If {\gamma} is a geodesic that minimizes the energy integral (among curves with fixed endpoints), then in particular we can consider a variation {\gamma_u} of {\gamma}, and consider the function {E(u):=E(\gamma_u)}; this necessarily has a minimum at {u=0}. It follows that {E''(0) \leq 0}. If we apply the second variation formula, we find something involving the curvature tensor that looks a lot like sectional curvature.

Before turning to the details, I will now define the refinement of sectional curvature we can use:

Ricci curvature

Given a Riemannian manifold {M} with curvature tensor {R} and {p \in M}, we can define a linear map {T_p(M) \rightarrow T_p(M)},

\displaystyle X \rightarrow -R(X,Y)Z  

that depends on {Y,Z \in T_p(M)}. The trace of this linear map is defined to be the Ricci tensor {\rho(Y,Z)}. This is an invariant definition, so we do not have to do any checking of transformation laws.

A convenient way to express this is the following: If {E_1, \dots, E_n} is an orthonormal basis for {T_p(M)}, then by linear algebra and skew-symmetry

\displaystyle \boxed{\rho(Y,Z) = \sum R(E_i, Y, E_i, Z) .}

The Ricci curvature has many uses. Considered as a {(1,1)} tensor (by the functorial isomorphism {\hom(V \otimes V, \mathbb{R}) \simeq \hom(V, V)} for any real vector space {V} and the isomorphism {T(M) \rightarrow T^*(M)} induced by the Riemannian metric), its trace yields the scalar curvature, which is just a real-valued function on a Riemannian manifold. It is also used in defining the Ricci flow, which led to the recent solution of the Poincaré conjecture.  I may talk about these more advanced topics (much) later if I end up learning about them–I am finding this an interesting field, and may wish to pursue geometry further.

Statement of Myers’ theorem

Theorem 1 Let {M} be a complete Riemannian manifold whose Ricci tensor {\rho} satisfies \displaystyle \rho(X,X) \geq C|X|^2   

for all {X \in T_p(M), p \in M}. Then

 \displaystyle \mathrm{diam}(M) \leq \pi \sqrt{ \frac{n-1}{C}}. 

A corollary of this is that if the sectional curvature is bounded below by {\delta}—which implies by the boxed equation above that {\rho(X,X) \geq ( n - 1) \delta|X|^2} for all {X}, because we can choose the orthonormal basis {E_1, \dots, E_n} above such that {E_2, \dots, E_n} are orthogonal to {X}—then

\displaystyle \mathrm{diam}(M) \leq \frac{\pi}{ \sqrt{ \delta}}. 

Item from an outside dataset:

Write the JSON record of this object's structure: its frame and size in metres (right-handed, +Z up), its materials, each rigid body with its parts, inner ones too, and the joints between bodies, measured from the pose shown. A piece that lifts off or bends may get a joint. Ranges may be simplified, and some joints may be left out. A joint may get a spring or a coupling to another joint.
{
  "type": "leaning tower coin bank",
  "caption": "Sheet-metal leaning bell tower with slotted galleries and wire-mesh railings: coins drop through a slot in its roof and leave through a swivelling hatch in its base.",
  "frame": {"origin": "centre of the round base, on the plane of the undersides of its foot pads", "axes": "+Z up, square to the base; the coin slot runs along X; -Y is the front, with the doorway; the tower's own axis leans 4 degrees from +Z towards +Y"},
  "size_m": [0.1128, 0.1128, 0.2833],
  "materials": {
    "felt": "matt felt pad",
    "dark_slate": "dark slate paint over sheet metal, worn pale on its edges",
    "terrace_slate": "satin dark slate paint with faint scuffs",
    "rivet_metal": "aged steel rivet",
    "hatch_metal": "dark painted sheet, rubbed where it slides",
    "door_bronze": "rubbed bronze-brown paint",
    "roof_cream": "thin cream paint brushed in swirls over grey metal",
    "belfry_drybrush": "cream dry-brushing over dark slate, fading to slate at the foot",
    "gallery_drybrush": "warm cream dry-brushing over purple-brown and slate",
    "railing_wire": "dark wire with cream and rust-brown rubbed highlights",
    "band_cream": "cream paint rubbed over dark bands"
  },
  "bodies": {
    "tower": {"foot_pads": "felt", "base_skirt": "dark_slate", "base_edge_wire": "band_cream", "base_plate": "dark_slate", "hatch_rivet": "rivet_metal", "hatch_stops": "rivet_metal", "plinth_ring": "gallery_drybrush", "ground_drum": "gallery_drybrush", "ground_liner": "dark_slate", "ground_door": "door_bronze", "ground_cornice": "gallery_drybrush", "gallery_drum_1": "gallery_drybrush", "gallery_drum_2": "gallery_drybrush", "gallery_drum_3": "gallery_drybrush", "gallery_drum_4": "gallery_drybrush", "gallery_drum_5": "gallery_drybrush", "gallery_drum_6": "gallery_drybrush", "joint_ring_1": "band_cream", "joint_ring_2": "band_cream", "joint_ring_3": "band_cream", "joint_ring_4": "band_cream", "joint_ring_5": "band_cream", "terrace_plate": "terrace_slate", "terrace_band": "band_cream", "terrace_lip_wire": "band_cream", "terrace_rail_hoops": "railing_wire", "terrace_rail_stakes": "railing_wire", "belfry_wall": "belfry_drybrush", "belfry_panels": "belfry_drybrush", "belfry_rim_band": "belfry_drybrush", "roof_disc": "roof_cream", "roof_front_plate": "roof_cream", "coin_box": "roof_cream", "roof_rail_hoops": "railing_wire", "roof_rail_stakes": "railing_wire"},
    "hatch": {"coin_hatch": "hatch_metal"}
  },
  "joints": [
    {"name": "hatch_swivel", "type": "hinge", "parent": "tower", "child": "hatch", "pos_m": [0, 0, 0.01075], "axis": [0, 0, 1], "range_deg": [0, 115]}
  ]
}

Also, the finite diameter implies compactness since {M} is complete as a metric space.

The fundamental group

Theorem 2 Let {M} be a compact Riemannian manifold with positive Ricci curvature; then its fundamental group is finite.

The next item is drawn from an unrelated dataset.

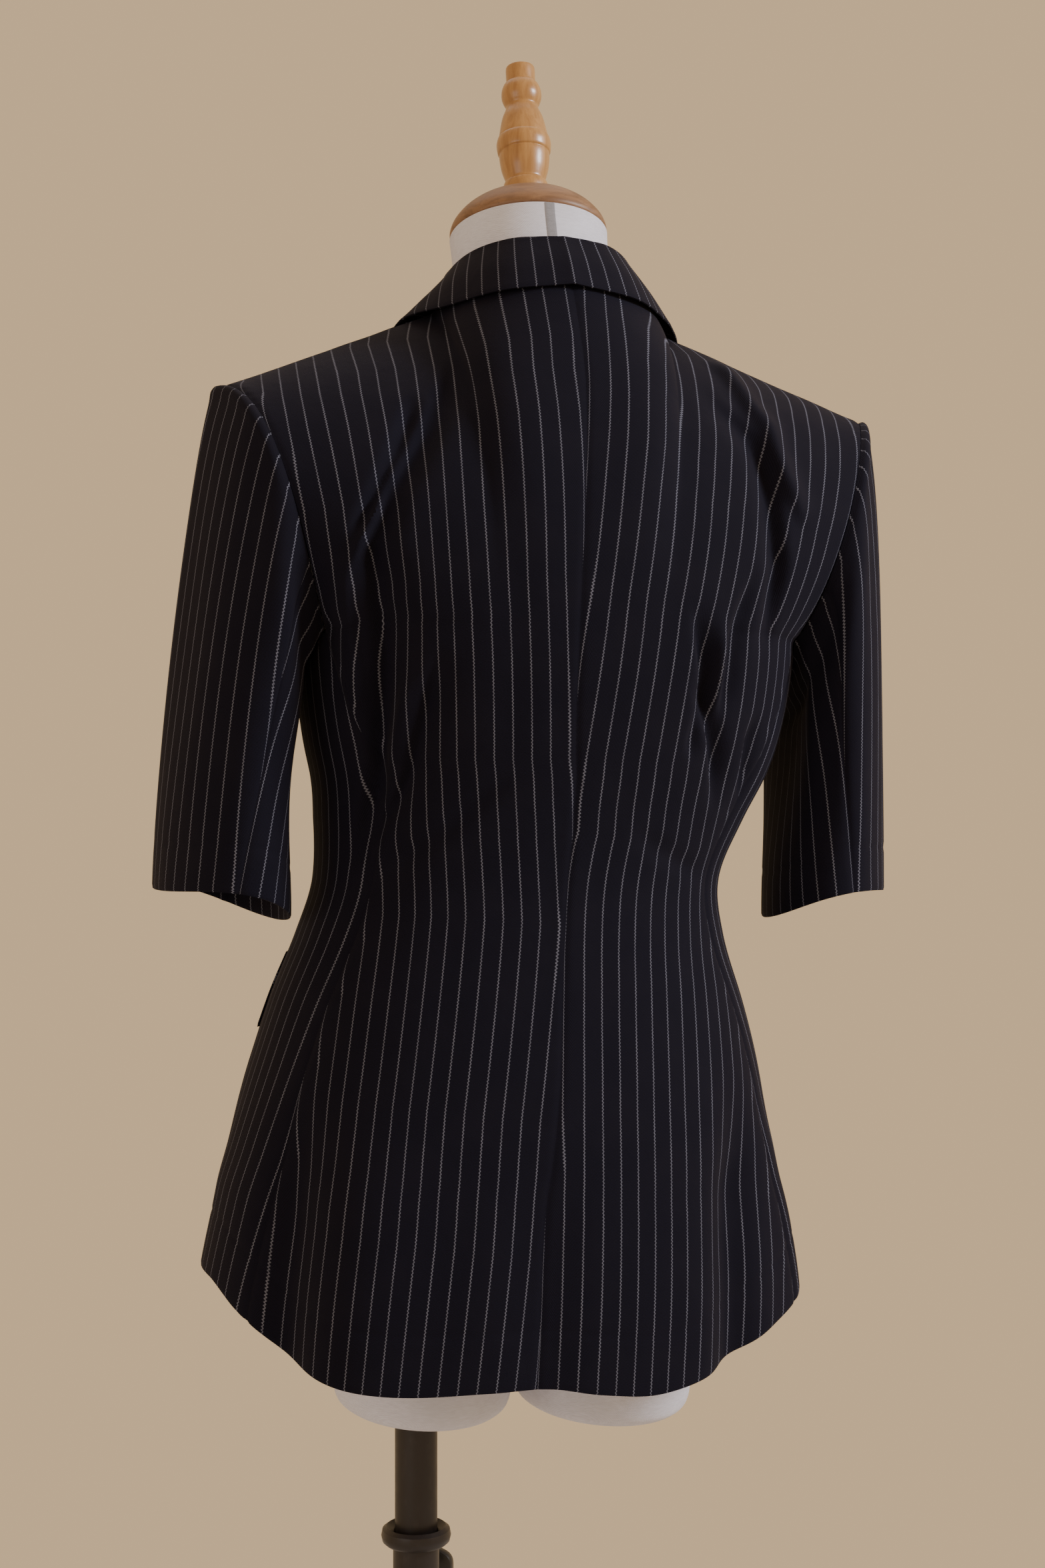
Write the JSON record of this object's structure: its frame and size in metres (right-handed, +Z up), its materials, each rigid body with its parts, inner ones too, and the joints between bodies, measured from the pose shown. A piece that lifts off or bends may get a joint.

I think this is especially interesting because it relates the Ricci curvature of the manifold, which is defined heavily in terms of the Riemannian metric and not in terms of {M} itself, with the bare-bones topology of {M} expressed in the fundamental group.

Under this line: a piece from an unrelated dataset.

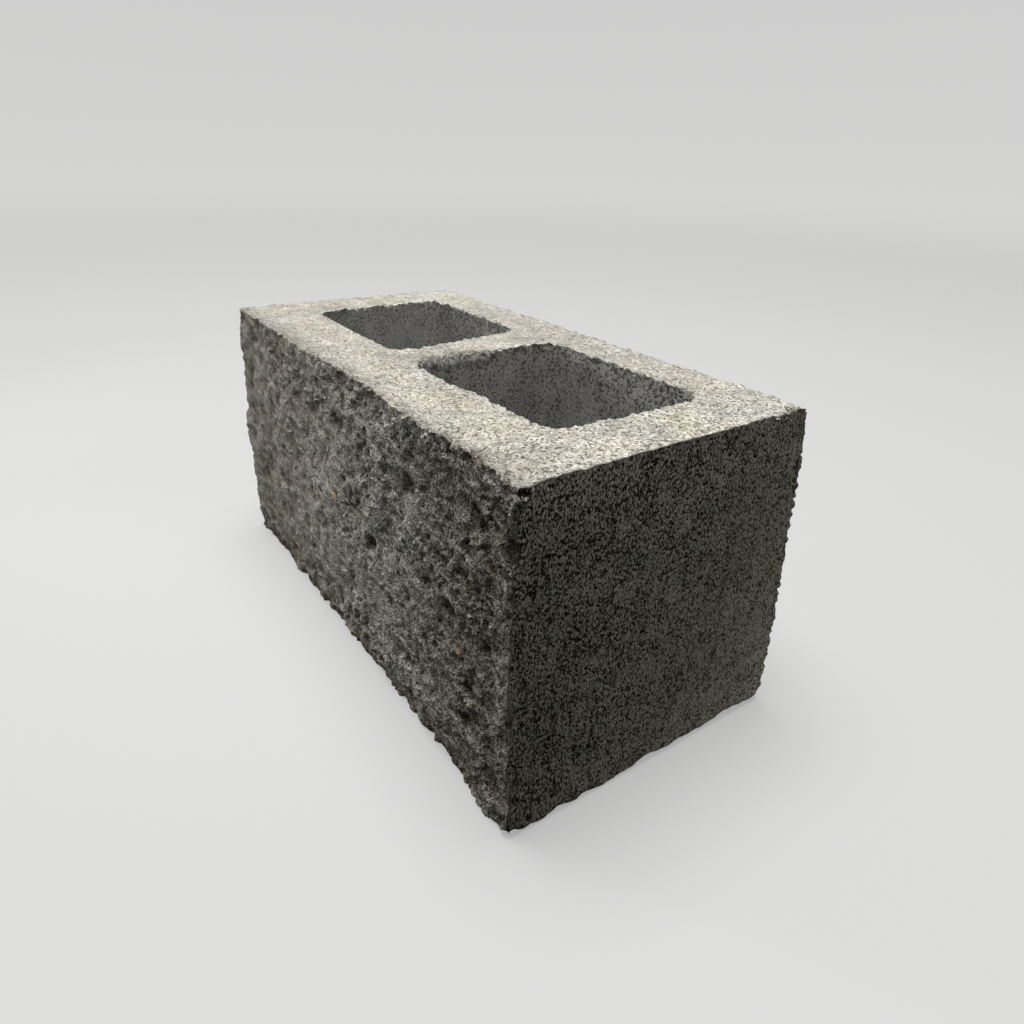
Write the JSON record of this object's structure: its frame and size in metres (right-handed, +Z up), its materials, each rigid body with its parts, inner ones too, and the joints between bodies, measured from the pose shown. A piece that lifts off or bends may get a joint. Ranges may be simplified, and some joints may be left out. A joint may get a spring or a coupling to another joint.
{
  "type": "split-face hollow concrete block",
  "caption": "Two-core hollow concrete block with one rough split face, plain flat ends and flat mortar beds.",
  "frame": {"origin": "centre of the rectangle around the lower bed, on the surface the block stands on", "axes": "+X along the length; -Y out of the rough split face, +Y out of the plain back face; +Z up, out of the upper bed"},
  "size_m": [0.3968, 0.1938, 0.1937],
  "materials": {
    "concrete": "matte"
  },
  "bodies": {
    "root": {"block": "concrete"}
  },
  "joints": []
}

The proof, however, is fairly straightforward from what we have already done. It will be sufficient to show that the universal covering space {\tilde{M}} of {M} is compact, because if {f: \tilde{M} \rightarrow M} is the covering map, then {f^{-1}(x)} for {x \in M} is discrete and closed, hence finite. So {\tilde{M}} is finitely-sheeted over {M}, which implies the theorem.

I will now show {\tilde{M}} is compact.

Now it is a basic fact that any covering space of a smooth manifold can be made into a smooth manifold (this is also true with “smooth” replaced by real-analytic, complex, etc.). Moreover, we can pull back the Riemannian metric {g} on {M} via {f} to get {f^*g} on {\tilde{M}}. Since {f} is locally an isometry, it preserves curvature; in particular, {\tilde{M}} has bounded-below Ricci curvature because {M} does.

Moreover, {\tilde{M}} is a complete Riemannian manifold. Indeed, more generally, any covering space of a complete Riemannian manifold—with the pulled-back Riemannian metric–is complete. The reason is that if {f} is the covering map, a curve {\gamma} is a geodesic iff {f \circ \gamma} is one; this too follows from the local isometry property of {f}. Therefore, if we start at a point {\tilde{p} \in \tilde{M}} and start a geodesic from {\tilde{p}}, we can project it to {M} via {f}, extend it to a geodesic on {(-\infty,\infty)} on {M} by completeness, and use the covering space property to lift it upward to {\tilde{M}} (uniquely since the starting point is fixed) to get a geodesic in {\tilde{M}}. So geodesics in {\tilde{M}} are infinitely extendable, which implies completeness.

Now the Myers theorem applied to {\tilde{M}} shows compactness and establishes the second theorem.